Mathematically, you can make this work. In many cities in the world - London, New York and Paris - they have a leasehold system where you pay a ground rent rather than a capital sum. That ground rent can be made inflation-proof if you like, linked to CPI or to a percentage of the rent generated from the building on the site. This is doable, with the right mindset.
With this system of paying ground rent, rather than a large sum upfront, it would enable more players to enter the fray. Government will say, How am I sure I will be paid in 20-30 years time? That would be the response. But it has worked elsewhere: governments get guarantees, and the model is there and I think we should be looking at it very closely. We should also supplement the move to ground rent, as they do in Singapore now, requiring design concepts when developers bid for an important/sensitive site. It is not just about money. And developers should be judged on the combination of the two.
Obviously we need design parameters for the waterfront and many of the sensitive sites in Hong Kong. We need a complete review of building regulations. The reason we have cruciform shaped towers is a direct result of building regulations. And finally, we need to look at the heritage properties in Hong Kong; there is no use in applying modern regulations in terms of how they're upgraded. We need to look at some performance-based regulations for that particular family of properties.
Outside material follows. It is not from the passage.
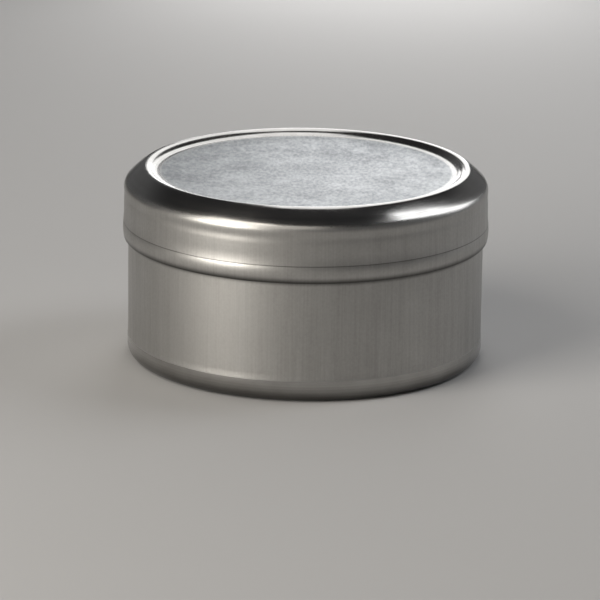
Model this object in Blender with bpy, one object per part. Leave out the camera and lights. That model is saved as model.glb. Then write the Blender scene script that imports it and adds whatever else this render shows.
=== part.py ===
"""Round drawn tin box with a slip-on lid, at real size, in metres, with +Z up.

The origin is on the floor, under the middle of the base. Both pieces are turned
sheet: each profile is the middle of the sheet, as (radius, height) from the axis
outwards, and it is spun round +Z and then given the thickness of the sheet.
"""

from math import acos, asin, atan, cos, degrees, pi, radians, sin

import bpy

# Tinplate that both pieces are drawn from
SHEET = 0.00023

# Body: straight wall, rounded foot, flat resting ring and recessed base
BODY_RADIUS = 0.0332
BODY_HEIGHT = 0.03355
FOOT_RADIUS = 0.0022
FOOT_STEP = 0.0001
FOOT_LINE_HEIGHT = 0.0044
FOOT_LINE_RISE = 0.0004
RING_WIDTH = 0.0024
BASE_RECESS = 0.0006
BASE_BEND = 0.0009

# Body: rim rolled inwards, so that no raw edge faces the hand or the lid
RIM_CURL = 0.00065
RIM_CURL_TURN = 255.0

# Lid: how it seats on the body
SEAT_GAP = 0.0003
HEM_CLEARANCE = 0.00028
LID_OVERLAP = 0.0108

# Lid: recessed panel, raised crown ring, sloping shoulder and soft corner
SHOULDER_WIDTH = 0.00398
SHOULDER_ANGLE = 40.0
CORNER_BEND = 0.0021
CROWN_BEND = 0.0013
PANEL_DEPTH = 0.00095
PANEL_SLOPE = 25.0
PANEL_FILLET = 0.0021

# Lid: shallow waist that the press leaves in the skirt, just under the corner
WAIST_HEIGHT = 0.0024
WAIST_DEPTH = 0.0001

# Lid: turned-in hem with a flare, a ridge and a rolled groove above it
HEM_SLIT = 0.00005
HEM_LEG = 0.0027
HEM_SWELL = 0.0002
GROOVE_HEIGHT = 0.0032
GROOVE_WIDTH = 0.0006
GROOVE_DEPTH = 0.00014
RIDGE_WIDTH = 0.0003
FLARE_HEIGHT = 0.0015

# Smoothness of the turned pieces
SEGMENTS = 60
AXIS_WELD = 0.00001
SHARP_ANGLE = 40.0

HALF_SHEET = SHEET / 2


def clear_objects():
    """Start from an empty scene."""
    for old in list(bpy.data.objects):
        bpy.data.objects.remove(old, do_unlink=True)


def metal(name, colour, roughness):
    """Bare metal with a plain colour."""
    material = bpy.data.materials.new(name)
    material.use_nodes = True
    shader = material.node_tree.nodes["Principled BSDF"]
    shader.inputs["Base Color"].default_value = (*colour, 1)
    shader.inputs["Metallic"].default_value = 1
    shader.inputs["Roughness"].default_value = roughness
    return material


def arc(centre, radius, start, end, steps):
    """Points of a bend in the profile; angles are in degrees, 0 outwards and 90 up."""
    points = []
    for step in range(steps + 1):
        angle = radians(start + (end - start) * step / steps)
        points.append((centre[0] + radius * cos(angle), centre[1] + radius * sin(angle)))
    return points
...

Hong Kong has a large stock of industrial buildings, which are no longer needed for industrial purposes. However, only about 6% of this space is not being used; the space has been filled by users whether legally or in some grey area. So the issue is for the Government to recognise these uses - to grant an amnesty, as it were - and bring these buildings back into the fold of full legality.
Much food for thought but I hope that you find my presentation to be of interest. Thank you very much.
The above does not necessarily represent the views of the Foundation.